Compliance and Regulatory Investigations: When companies face regulatory scrutiny for compliance with laws such as GDPR, HIPAA, or financial regulations, eDiscovery processes are essential. eDiscovery can efficiently handle large amounts of data to identify and produce documents that demonstrate compliance or highlight discrepancies.

Mergers and Acquisitions: During the due diligence phase of mergers and acquisitions, eDiscovery can be instrumental in reviewing a vast amount of documents to uncover liabilities, assess risks, and ensure transparency. This helps in making informed decisions by analyzing the electronic documents of the target company, including contracts, financial records, and correspondences.

In these scenarios, the choice between computer forensics and eDiscovery hinges on the specific needs of the investigation—whether it requires in-depth forensic analysis of digital artifacts or the broad-scale review and management of electronic documents.


The distinctions between computer forensics and eDiscovery, while nuanced, are crucial for legal practitioners to grasp due to their profound implications in managing digital evidence. A clear comprehension of each discipline’s scope, focus, and methodologies is essential for lawyers to determine the most effective approach according to the unique demands of each case. As the scale and significance of digital data continue to escalate in legal environments, the adept application of these disciplines is increasingly critical.

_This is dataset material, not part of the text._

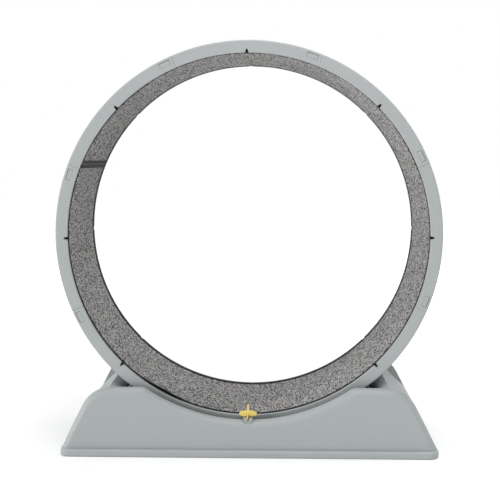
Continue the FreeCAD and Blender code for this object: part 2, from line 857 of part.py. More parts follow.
def screws():
    """The cover's screws go up into the posts, the cradles' screws down into the cover."""
    long_screw = screw("cover_screw", cell("cover_thickness") + cell("screw_bite"))
    wall_y = base_half_depth - cell("post_wall_inset")
    cover = [
        copy_of(long_screw, "cover_screw_%d%d%d" % (far, side_x + 1, side_y + 1),
                x=x * side_x, y=wall_y * side_y, z=cell("cover_level"), axis=(1, 0, 0), angle=180)
        for far, x in enumerate(post_rows)
        for side_x in (-1, 1) for side_y in (-1, 1)]
    node("cover_screws", group("cover_screws", cover))
    short_screw = screw("cradle_screw", cell("cradle_floor") + cell("cover_thickness"))
    cradle = [
        copy_of(short_screw, "cradle_screw_%d%d%d" % (side + 1, side_x + 1, side_y + 1),
                x=(roller_x + cradle_screw_x * side_x) * side, y=roller_y * side_y,
                z=cradle_top)
        for side in (-1, 1) for side_x in (-1, 1) for side_y in (-1, 1)]
    node("cradle_screws", group("cradle_screws", cradle))


def floor_pads():
    """Six soft pads under the cover."""
    pad_body = plain_ring("floor_pad", 0, cell("cover_level"), 0, cell("pad_radius"), axis="Z_Axis")
    pads = [
        copy_of(pad_body, "floor_pad_%d%d" % (column + 2, side_y + 1),
                x=(foot_half_length - cell("pad_inset")) * column, y=(foot_half_depth - cell("pad_inset")) * side_y)
        for column in (-1, 0, 1) for side_y in (-1, 1)]
    node("floor_pads", group("floor_pads", pads))


# ---------------------------------------------------------------- cradles and rollers
def cradle(name, side):
    """A moulded cradle: a foot plate, four ears for the axle and a web between them."""
    spread, reach = cell("ear_spread"), cradle_half_depth
    flange = box(name + "_flange", (roller_x * side - cradle_half_length, roller_x * side + cradle_half_length),
                 (-reach, reach), (cover_top, cradle_top))
    web_half = cell("web_wall") / 2
    web_top = roller_z - cell("roller_radius") - cell("web_clearance")
    web = box(name + "_web", (roller_x * side - web_half, roller_x * side + web_half), (-ear_outer, ear_outer),
              (cover_top, web_top))
    ears = []
    for number, low in enumerate((-ear_outer - cell("ear_wall"), -ear_inner, ear_inner - cell("ear_wall"), ear_outer)):
        ears.append(ear("%s_ear_%d" % (name, number + 1), low, spread, side))
    joined = fuse(name + "_joined", [flange, web] + ears)
    bore = drum(name + "_bore", cell("axle_radius") + cell("fit_clearance"), roller_x * side, roller_z,
                (-reach - 5, reach + 5))
    holes = cradle_holes(name + "_hole", cell("screw_radius") + cell("screw_clearance"), cover_top - 1, cradle_top + 1)
    node(name, cut(name, joined, bore, *(holes[4:] if side > 0 else holes[:4])))


def ear(name, low, spread, side):
    """One ear: wide at its foot, narrowing to a round head about the axle."""
    body = new_body(name)
    head = cell("axle_radius") + cell("ear_head")
    low = as_size(low)
    outline = sketch(
        body, name + "_outline", "XZ_Plane",
        [(roller_x * side - spread, cover_top), (roller_x * side + spread, cover_top),
         (roller_x * side + head, roller_z), (roller_x * side - head, roller_z)],
        domes={2: roller_z}, offset=-low)
    pad(body, name + "_plate", outline, cell("ear_wall"), reverse=True)
    return body


def axle_parts():
    """An axle through each cradle, with spacers beside the rollers and a clip at each end."""
    axle_end = half_width - cell("axle_end_gap")
    axle = plain_ring("axle", -axle_end, axle_end, 0, cell("axle_radius"))
    bore = cell("axle_radius") + cell("fit_clearance")
    clearance = cell("soft_clearance")
    clip = plain_ring("axle_clip", 0, cell("clip_thickness"), bore, cell("clip_radius"))
    spacer_length = cell("ear_clearance") - clearance * 2
    spacer = plain_ring("axle_spacer", 0, spacer_length, bore, cell("clip_radius"))
    clips, spacers = [], []
    for side, name in ((-1, "left"), (1, "right")):
        node("axle_" + name, copy_of(axle, "axle_" + name, x=roller_x * side, z=roller_z))
        for end in (-1, 1):
            start = ear_outer + cell("ear_wall") + clearance
            low = start if end > 0 else -start - cell("clip_thickness")
            clips.append(copy_of(clip, "clip_%s_%d" % (name, end + 1), x=roller_x * side, y=low, z=roller_z))
            for start in (ear_inner + clearance, ear_outer - clearance - spacer_length):
                low = start if end > 0 else -start - spacer_length
                spacers.append(copy_of(spacer, "spacer_%s_%d" % (name, len(spacers)), x=roller_x * side, y=low,
                                       z=roller_z))
    node("axle_clips", group("axle_clips", clips))
    node("axle_spacers", group("axle_spacers", spacers))


def roller_parts():
    """Four rollers: a spoked-look hub turned as one, a crowned tyre and two bearings in each."""
    half, radius = cell("roller_half_width"), cell("roller_radius")
    clearance = cell("fit_clearance")
    hub_outer = radius - cell("tyre_thickness")
    seat = cell("bearing_radius") + clearance
    boss = seat + cell("hub_boss")
    rim = hub_outer - cell("hub_rim")
    web = cell("hub_web") / 2
    shoulder = half - cell("bearing_width")
    stop = cell("bearing_radius") - cell("bearing_stop")
    hub = ring("roller_hub", [
        (-half, seat), (-shoulder, seat), (-shoulder, stop), (shoulder, stop), (shoulder, seat), (half, seat),
        (half, boss), (web, boss), (web, rim), (half, rim), (half, hub_outer), (-half, hub_outer), (-half, rim),
        (-web, rim), (-web, boss), (-half, boss)])
    tyre_bore = hub_outer + clearance
    crown = radius - cell("roller_crown")
    tyre = ring("roller_tyre", [
        (-half, tyre_bore), (half, tyre_bore), (half, crown), (half - cell("roller_crown"), radius),
        (-half + cell("roller_crown"), radius), (-half, crown)])
    bore = cell("axle_radius") + clearance
    bearing = plain_ring("roller_bearing", 0, cell("bearing_width"), bore, cell("bearing_radius"))
    for side, side_name in ((-1, "left"), (1, "right")):
        for end, end_name in ((-1, "front"), (1, "back")):
            name = "%s_%s" % (end_name, side_name)
            place = {"x": roller_x * side, "z": roller_z}
            middle = roller_y * end
            node("roller_hub_" + name, copy_of(hub, "roller_hub_" + name, y=middle, **place))
            node("roller_tyre_" + name, copy_of(tyre, "roller_tyre_" + name, y=middle, **place))
            pair = [copy_of(bearing, "bearing_%s_%d" % (name, number), y=middle + start, **place)
                    for number, start in enumerate((-half, shoulder))]
            node("roller_bearings_" + name, group("roller_bearings_" + name, pair))


# ---------------------------------------------------------------- lock key
def key_grip():
    """The grip: a plate across the blade, deep in the middle and slimmer at its ends."""
    front, height = key_grip_front, grip_z
    end_x, flat_x = cell("key_grip_length") / 2, cell("key_grip_flat") / 2
    end_z, flat_z = cell("key_grip_end_height") / 2, cell("key_grip_height") / 2
    lower = [(-end_x, height - end_z), (-flat_x, height - flat_z), (flat_x, height - flat_z), (end_x, height - end_z)]
    upper = [(end_x, height + end_z), (flat_x, height + flat_z), (-flat_x, height + flat_z), (-end_x, height + end_z)]
    body = new_body("key_grip_plate")
    pad(body, "key_grip_pad", sketch(body, "key_grip_outline", "XZ_Plane", lower + upper, offset=front),
        cell("key_grip_thickness"), reverse=True)

    def corner(edge):
        return abs(edge.BoundBox.YLength - cell("key_grip_thickness").value) < 0.01

    def rim(edge):
        return edge.BoundBox.YLength < 0.01

    rounded = round_edges("key_grip_corners", body, cell("key_corner"), corner)
    return round_edges("key_grip_rim", rounded, cell("key_rounding"), rim)


def lock_key():
    """The key: an upright blade that enters a notch, a grip across it, and a stem with a foot in the boss."""
    back = -half_width - cell("key_gap")
    grip_front = -key_grip_front
    half_blade = cell("key_blade_width") / 2
    tip, foot = lip_bottom + cell("key_rise"), key_foot_z
    grip_low = grip_z - cell("key_grip_height") / 2
    blade = box("key_blade", (-half_blade, half_blade), (grip_front + cell("key_rounding"), back), (grip_low, tip))
    boss_front, boss_back = boss_ends()
    stem_front = -boss_front + cell("boss_face_wall") + cell("key_clearance")
    stem_low, stem_high = stem_sides()
    stem = box("key_stem", (stem_low, stem_high), (stem_front, stem_front + cell("key_foot_length")), (foot, grip_z))
    half_foot = cell("key_foot_width") / 2
    plate = box("key_foot_plate", (-half_foot, half_foot), (stem_front, stem_front + cell("key_foot_length")),
                (foot, foot + cell("key_foot_height")))

    def tip_edge(edge):
        return edge.BoundBox.ZMin > tip.value - 0.1 and edge.BoundBox.YLength < 0.01

    rounded_blade = round_edges("key_blade_edges", blade, cell("key_rounding"), tip_edge)
    node("lock_key", fuse("lock_key", [rounded_blade, stem, plate, key_grip()]))


# ---------------------------------------------------------------- build, test and write
wheel_segments()
running_mat()
base_shell()
bottom_cover()
screws()
floor_pads()
cradle("cradle_left", -1)
cradle("cradle_right", 1)
axle_parts()
roller_parts()
lock_key()
doc.recompute()

faults = ["%s: %s" % (item.Name, item.State) for item in doc.Objects
          if {"Invalid", "Error"} & set(item.State)]
shapes = {name: Part.getShape(thing) for name, thing in nodes.items()}
for name, shape in shapes.items():
    if shape.isNull() or not shape.isValid():
        faults.append("%s: shape is null or not valid" % name)
if faults:
    raise RuntimeError("; ".join(faults))

os.makedirs("parts", exist_ok=True)
for name, shape in shapes.items():
    shape.exportStep("parts/%s.step" % name)
    bounds = shape.BoundBox
    print("%-28s %d solids, %10.0f mm3, z %.1f to %.1f" % (
        name, len(shape.Solids), shape.Volume, bounds.ZMin, bounds.ZMax))
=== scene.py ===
"""Looks of the cat exercise wheel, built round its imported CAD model. Lengths are metres."""

import json
import math

import bmesh
import bpy
import numpy as np
from mathutils import Matrix, Vector

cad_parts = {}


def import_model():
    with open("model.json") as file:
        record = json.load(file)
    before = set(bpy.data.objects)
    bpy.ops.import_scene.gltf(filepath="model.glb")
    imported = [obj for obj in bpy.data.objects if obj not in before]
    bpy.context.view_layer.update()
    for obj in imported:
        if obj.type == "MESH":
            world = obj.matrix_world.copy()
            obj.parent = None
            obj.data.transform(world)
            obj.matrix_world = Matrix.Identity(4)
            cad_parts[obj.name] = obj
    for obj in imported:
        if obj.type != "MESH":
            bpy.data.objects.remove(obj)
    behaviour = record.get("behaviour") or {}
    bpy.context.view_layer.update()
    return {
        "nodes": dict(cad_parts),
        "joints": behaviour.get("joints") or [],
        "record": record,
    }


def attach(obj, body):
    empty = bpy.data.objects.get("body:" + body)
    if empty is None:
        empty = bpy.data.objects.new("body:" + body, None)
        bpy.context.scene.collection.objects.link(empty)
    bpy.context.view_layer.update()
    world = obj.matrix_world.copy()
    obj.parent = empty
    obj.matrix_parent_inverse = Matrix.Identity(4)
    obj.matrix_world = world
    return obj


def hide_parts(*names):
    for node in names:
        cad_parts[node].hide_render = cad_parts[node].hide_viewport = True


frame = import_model()
nodes = frame["nodes"]

# ---------------------------------------------------------------- sizes read from the frame
AXIS_Z = next(joint["pos_m"][2] for joint in frame["joints"] if joint["name"] == "wheel_spin")


def read_points(mesh):
    """A mesh's vertices as rows of x, y and z."""
    flat = np.empty(len(mesh.vertices) * 3)
    mesh.vertices.foreach_get("co", flat)
    return flat.reshape(-1, 3)


def polar(points):
    """Angle clockwise from the top, as seen from the front, and distance from the wheel's axis."""
    sideways, up = points[:, 0], points[:, 2] - AXIS_Z
    return np.arctan2(sideways, up), np.hypot(sideways, up)


def ring_size(node):
    """Inner and outer radius, and front and back, of a node that lies round the wheel's axis."""
    points = read_points(nodes[node].data)
    reach = polar(points)[1]
    return reach.min(), reach.max(), points[:, 1].min(), points[:, 1].max()


PILE_TOP, PILE_BACK, PILE_FRONT, PILE_REAR = ring_size("running_mat")
FELT_TOP, FELT_BACK, FELT_FRONT, FELT_REAR = ring_size("mat_backing")
TAPE_TOP, TAPE_BACK, TAPE_FRONT, TAPE_REAR = ring_size("mat_seam_tapes")
tape_angles = np.sort(polar(read_points(nodes["mat_seam_tapes"].data))[0])
tape_split = int(np.argmax(np.diff(tape_angles)))
TAPE_SPANS = ((tape_angles[0], tape_angles[tape_split]), (tape_angles[tape_split + 1], tape_angles[-1]))
SEAM_ANGLE = (tape_angles[0] + tape_angles[-1]) / 2

# the woven mat: the gap at its cut, as an angle, and how many loops it has round the wheel and across
MAT_GAP = 0.0006 / PILE_TOP
MAT_START = SEAM_ANGLE + MAT_GAP / 2
MAT_SWEEP = 2 * math.pi - MAT_GAP
MAT_RIM = 0.0008
SECTORS = 32
PILE_LOOPS = 512
PILE_ROWS = 44
LOOP_PITCH = MAT_SWEEP * PILE_TOP / PILE_LOOPS
ROW_PITCH = (PILE_REAR - PILE_FRONT - 2 * MAT_RIM) / PILE_ROWS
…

Understanding when to employ computer forensics or eDiscovery can significantly influence the outcome of legal proceedings. With its deep technical analysis, computer forensics is indispensable for cases requiring detailed reconstruction of events or data recovery, such as in criminal investigations or data breach incidents. On the other hand, eDiscovery is suited to scenarios where the challenge lies in managing and reviewing large volumes of information, such as in civil litigation or compliance reviews.